On Saturday, with emotions still swirling above the rims, the 49ers came back and beat New Mexico State, which had been a Top 25 member and was the preseason choice to oust Nevada Las Vegas as champion of the Big West Conference.

These were no nobodies. This was a weekend sweep without precedent in the Big West--back-to-back superpowers, bounced by a cumulative margin of 33 points. This was a two-game parlay that left Long Beach at 10-1, its best start in 20 years, since the Ed Ratleff-Roscoe Pondexter-Jerry Tarkanian days.

Now, glasses are being raised around Long Beach, as well as eyebrows across the country, and everyone from CNN to Prime Ticket to The Sporting News to Sports Illustrated wants a piece of Greenberg, much to the bemusement of the coveted.
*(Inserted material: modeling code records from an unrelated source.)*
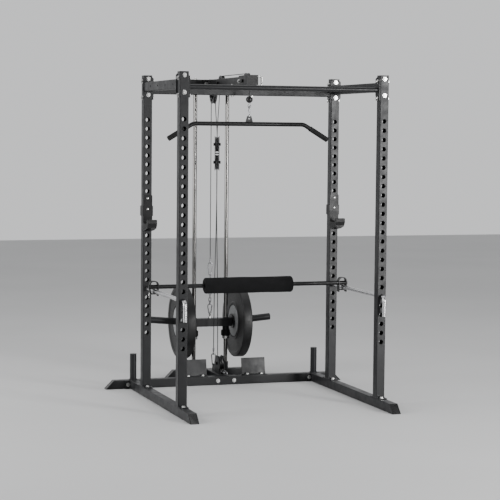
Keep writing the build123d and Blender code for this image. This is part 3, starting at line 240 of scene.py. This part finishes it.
def moulded_plastic(name, colour, roughness, grain=700.0):
    """Injection-moulded plastic with a fine spark-eroded grain."""
    made = Surface(name, roughness, specular=0.45)
    made.colour(made.ramp(made.noise(30.0, 5.0), ((0.3, shade(colour, 0.85)), (0.7, shade(colour, 1.25)))))
    made.rough(made.noise(90.0, 4.0), roughness - 0.06, roughness + 0.1)
    made.bump(made.cells(grain), 0.18, 0.0003)
    return made.material


def rubber(name, colour):
    made = Surface(name, 0.72, specular=0.3)
    made.colour(made.ramp(made.noise(40.0, 6.0), ((0.3, shade(colour, 0.8)), (0.72, shade(colour, 1.5)))))
    made.rough(made.noise(120.0, 4.0), 0.62, 0.85)
    made.bump(made.noise(900.0, 3.0), 0.25, 0.0004)
    return made.material


def closed_foam(name, colour):
    """Dense matt foam: pores under two millimetres across, with painted shade in them, and soft wear
    patches.
    """
    made = Surface(name, 0.95, specular=0.12)
    pores = made.cells(620.0)
    soft = made.ramp(made.noise(16.0, 6.0, 0.6), ((0.3, shade(colour, 0.75)), (0.7, shade(colour, 1.35))))
    # Pore centres darkened: painted shade in the pores.
    pore_shade = made.ramp(pores, ((0.05, shade(colour, 0.45)), (0.45, shade(colour, 1.2))))
    made.colour(made.mix(made.spread(made.noise(70.0), 0.25, 0.6), soft, pore_shade))
    made.bump(pores, 0.5, 0.0006)
    made.bump(made.noise(55.0, 4.0), 0.25, 0.0015)
    return made.material


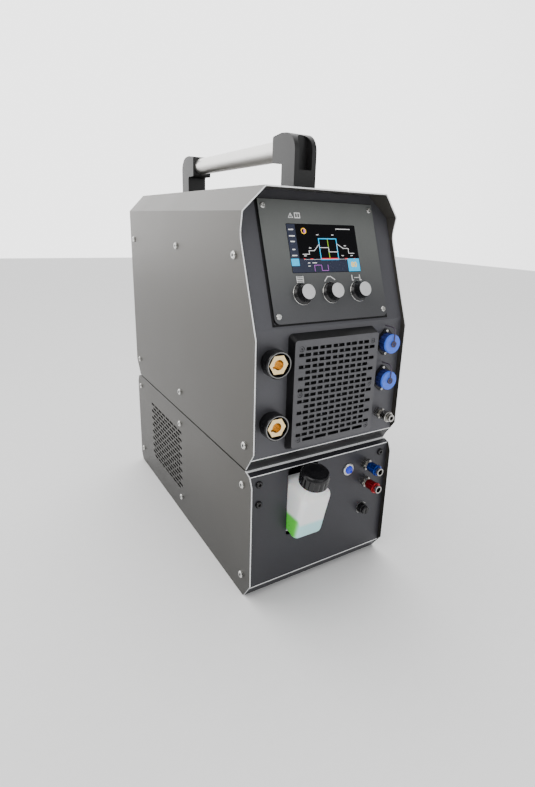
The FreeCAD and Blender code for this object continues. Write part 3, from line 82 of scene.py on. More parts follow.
def surface(name, colour, roughness=0.5, metallic=0.0, grain=900.0, spread=0.08, bump=0.02,
            stretch=(1, 1, 1), coat=0.0, specular=0.5, shade_gradient=None, rough_spread=0.12, emission=0.0):
    """Procedural finish: fine grain in colour, roughness and relief, and broad unevenness.

    The optional shade gradient (axis, from, to, colour) is painted shade: the paint darkens towards a
    second tone along one object axis.
    """
    material, nodes, links = new_material(name)
    shader = nodes["Principled BSDF"]
    shader.inputs["Metallic"].default_value = metallic
    shader.inputs["Coat Weight"].default_value = coat
    shader.inputs["Coat Roughness"].default_value = 0.12
    shader.inputs["Specular IOR Level"].default_value = specular
    place = nodes.new("ShaderNodeTexCoord")
    scale = nodes.new("ShaderNodeMapping")
    scale.inputs["Scale"].default_value = stretch
    links.new(place.outputs["Object"], scale.inputs["Vector"])
    fine = nodes.new("ShaderNodeTexNoise")
    fine.inputs["Scale"].default_value = grain
    fine.inputs["Detail"].default_value = 3.0
    links.new(scale.outputs["Vector"], fine.inputs["Vector"])
    broad = nodes.new("ShaderNodeTexNoise")
    broad.inputs["Scale"].default_value = 9.0
    broad.inputs["Detail"].default_value = 2.0
    links.new(place.outputs["Object"], broad.inputs["Vector"])
    both = nodes.new("ShaderNodeMix")
    both.inputs["Factor"].default_value = 0.35
    links.new(fine.outputs["Fac"], both.inputs["A"])
    links.new(broad.outputs["Fac"], both.inputs["B"])
    ramp = nodes.new("ShaderNodeValToRGB")
    ramp.color_ramp.elements[0].position = 0.3
    ramp.color_ramp.elements[1].position = 0.7
    ramp.color_ramp.elements[0].color = tuple(c * (1 - spread) for c in colour) + (1,)
    ramp.color_ramp.elements[1].color = tuple(min(1.0, c * (1 + spread)) for c in colour) + (1,)
    links.new(both.outputs["Result"], ramp.inputs["Fac"])
    paint = ramp.outputs["Color"]
    # painted shade: the paint is multiplied towards the darker tone along one object axis
    if shade_gradient:
        axis, start, end, shade_tone = shade_gradient
        split = nodes.new("ShaderNodeSeparateXYZ")
        links.new(place.outputs["Object"], split.inputs["Vector"])
        along = nodes.new("ShaderNodeMapRange")
        along.interpolation_type = "SMOOTHSTEP"
        along.inputs["From Min"].default_value = start
        along.inputs["From Max"].default_value = end
        links.new(split.outputs[axis], along.inputs["Value"])
        blend = nodes.new("ShaderNodeMix")
        blend.data_type = "RGBA"
        blend.blend_type = "MULTIPLY"
        ratio = tuple(t / max(c, 1e-4) for t, c in zip(shade_tone, colour))
        blend.inputs[7].default_value = ratio + (1,)
        links.new(along.outputs["Result"], blend.inputs[0])
        links.new(paint, blend.inputs[6])
        paint = blend.outputs[2]
    links.new(paint, shader.inputs["Base Color"])
    rough = nodes.new("ShaderNodeMapRange")
    rough.inputs["To Min"].default_value = max(0.02, roughness - rough_spread)
    rough.inputs["To Max"].default_value = min(1.0, roughness + rough_spread)
    links.new(both.outputs["Result"], rough.inputs["Value"])
    links.new(rough.outputs["Result"], shader.inputs["Roughness"])
    relief = nodes.new("ShaderNodeBump")
    relief.inputs["Strength"].default_value = bump * 10
    relief.inputs["Distance"].default_value = 0.0001
    links.new(fine.outputs["Fac"], relief.inputs["Height"])
    links.new(relief.outputs["Normal"], shader.inputs["Normal"])
    if emission:
        links.new(paint, shader.inputs["Emission Color"])
        shader.inputs["Emission Strength"].default_value = emission
    return material


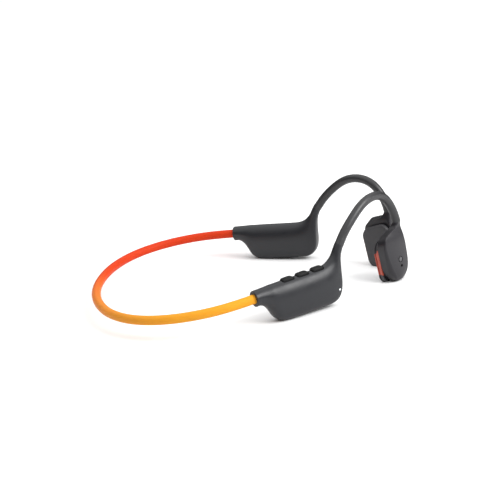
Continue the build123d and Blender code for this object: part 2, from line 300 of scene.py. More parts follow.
def material(name, color, rough, metallic=0.0, grain=9000.0, bump=0.05, vary=0.12, blotch=260.0, rough_var=0.10,
             sheen=0.0, coat=0.0, coat_rough=0.3, specular=0.5, ramp=None, aniso=0.0, extra=None, subsurface=0.0):
    """Procedural surface: mottled colour, uneven gloss and fine grain, all from noise in the part's own space."""
    m = bpy.data.materials.new(name)
    m.use_nodes = True
    nt = m.node_tree
    b = nt.nodes["Principled BSDF"]
    tc = nt.nodes.new("ShaderNodeTexCoord")
    big = nt.nodes.new("ShaderNodeTexNoise")
    big.inputs["Scale"].default_value = blotch
    big.inputs["Detail"].default_value = 5
    big.inputs["Roughness"].default_value = 0.6
    links(nt)(tc.outputs["Object"], big.inputs["Vector"])
    fine = nt.nodes.new("ShaderNodeTexNoise")
    fine.inputs["Scale"].default_value = grain
    fine.inputs["Detail"].default_value = 3
    links(nt)(tc.outputs["Object"], fine.inputs["Vector"])
    # colour
    if ramp is None:
        base = nt.nodes.new("ShaderNodeRGB")
        base.outputs[0].default_value = (*color, 1)
        src = base.outputs[0]
    else:
        src = ramp(nt, tc)
    shade = nt.nodes.new("ShaderNodeMapRange")
    shade.inputs["From Min"].default_value = 0.3
    shade.inputs["From Max"].default_value = 0.7
    shade.inputs["To Min"].default_value = 1 - vary
    shade.inputs["To Max"].default_value = 1 + vary
    links(nt)(big.outputs["Fac"], shade.inputs["Value"])
    speck = nt.nodes.new("ShaderNodeMapRange")
    speck.inputs["From Min"].default_value = 0.3
    speck.inputs["From Max"].default_value = 0.7
    speck.inputs["To Min"].default_value = 1 - vary * 0.5
    speck.inputs["To Max"].default_value = 1 + vary * 0.5
    links(nt)(fine.outputs["Fac"], speck.inputs["Value"])
    mul = nt.nodes.new("ShaderNodeMath")
    mul.operation = "MULTIPLY"
    links(nt)(shade.outputs["Result"], mul.inputs[0])
    links(nt)(speck.outputs["Result"], mul.inputs[1])
    mix = nt.nodes.new("ShaderNodeVectorMath")
    mix.operation = "SCALE"
    links(nt)(src, mix.inputs[0])
    links(nt)(mul.outputs[0], mix.inputs["Scale"])
    links(nt)(mix.outputs[0], b.inputs["Base Color"])
    # gloss
    rr = nt.nodes.new("ShaderNodeMapRange")
    rr.inputs["From Min"].default_value = 0.3
    rr.inputs["From Max"].default_value = 0.7
    rr.inputs["To Min"].default_value = max(0.03, rough - rough_var)
    rr.inputs["To Max"].default_value = min(1.0, rough + rough_var)
    links(nt)(big.outputs["Fac"], rr.inputs["Value"])
    links(nt)(rr.outputs["Result"], b.inputs["Roughness"])
    # grain
    bp = nt.nodes.new("ShaderNodeBump")
    bp.inputs["Strength"].default_value = bump
    bp.inputs["Distance"].default_value = 0.00004
    height = fine.outputs["Fac"]
    if extra is not None:
        height = extra(nt, tc, fine, b, mix)
    links(nt)(height, bp.inputs["Height"])
    links(nt)(bp.outputs["Normal"], b.inputs["Normal"])
    b.inputs["Metallic"].default_value = metallic
    b.inputs["Specular IOR Level"].default_value = specular
    if sheen:
        b.inputs["Sheen Weight"].default_value = sheen
        b.inputs["Sheen Roughness"].default_value = 0.5
    if coat:
        b.inputs["Coat Weight"].default_value = coat
        b.inputs["Coat Roughness"].default_value = coat_rough
    if aniso:
        b.inputs["Anisotropic"].default_value = aniso
    if subsurface:
        b.inputs["Subsurface Weight"].default_value = subsurface
        b.inputs["Subsurface Radius"].default_value = (0.0012, 0.0005, 0.0002)
        b.inputs["Subsurface Scale"].default_value = 1.0
    return m


def lin(r, g, b):
    def f(c):
        c = c / 255
        return c / 12.92 if c <= 0.04045 else ((c + 0.055) / 1.055) ** 2.4
    return (f(r), f(g), f(b))


BAND_STOPS = [(0.0, 232, 72, 26), (0.34, 232, 76, 28), (0.40, 236, 90, 33), (0.44, 242, 112, 42), (0.48, 248, 130, 48),
              (0.52, 249, 144, 54), (0.58, 251, 158, 60), (0.64, 252, 170, 62), (0.72, 250, 178, 52), (0.82, 252, 186, 46), (1.0, 252, 189, 42)]


def band_ramp(nt, tc):
    at = nt.nodes.new("ShaderNodeAttribute")
    at.attribute_name = "run"
    rp = nt.nodes.new("ShaderNodeValToRGB")
    el = rp.color_ramp.elements

    def pigment(s):
        r, g, b = lin(*s[1:])
        return (0.70 * r, 0.58 * g, 0.70 * b, 1)

    el[0].position, el[0].color = BAND_STOPS[0][0], pigment(BAND_STOPS[0])
    el[1].position, el[1].color = 1.0, pigment(BAND_STOPS[-1])
    for s in BAND_STOPS[1:-1]:
        e = el.new(s[0])
        e.color = pigment(s)
    links(nt)(at.outputs["Fac"], rp.inputs["Fac"])
    return rp.outputs["Color"]


def pad_ramp(nt, tc):
    at = nt.nodes.new("ShaderNodeAttribute")
    at.attribute_name = "rim"
    rp = nt.nodes.new("ShaderNodeValToRGB")
    el = rp.color_ramp.elements
    el[0].position, el[0].color = 0.45, (*PAD_DARK, 1)
    el[1].position, el[1].color = 0.55, (*PAD_RED, 1)
    links(nt)(at.outputs["Fac"], rp.inputs["Fac"])
    return rp.outputs["Color"]


PAD_DARK = lin(52, 51, 54)
PAD_RED = lin(172, 72, 55)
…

“As a coach, all this attention is nice,” Greenberg said. “But it’s a long season, and it’s just as easy to get off the bandwagon as it is to get on. What’s the old line--’The same people with you on the way up will be there on the way down.’ ”

And, as a coach, Greenberg is, of course, contractually obligated to point out in his next breath: “Seven of our next nine are on the road. At Nevada, at Utah State, at Santa Barbara, at VCU, at Kansas, at New Mexico State, at Vegas.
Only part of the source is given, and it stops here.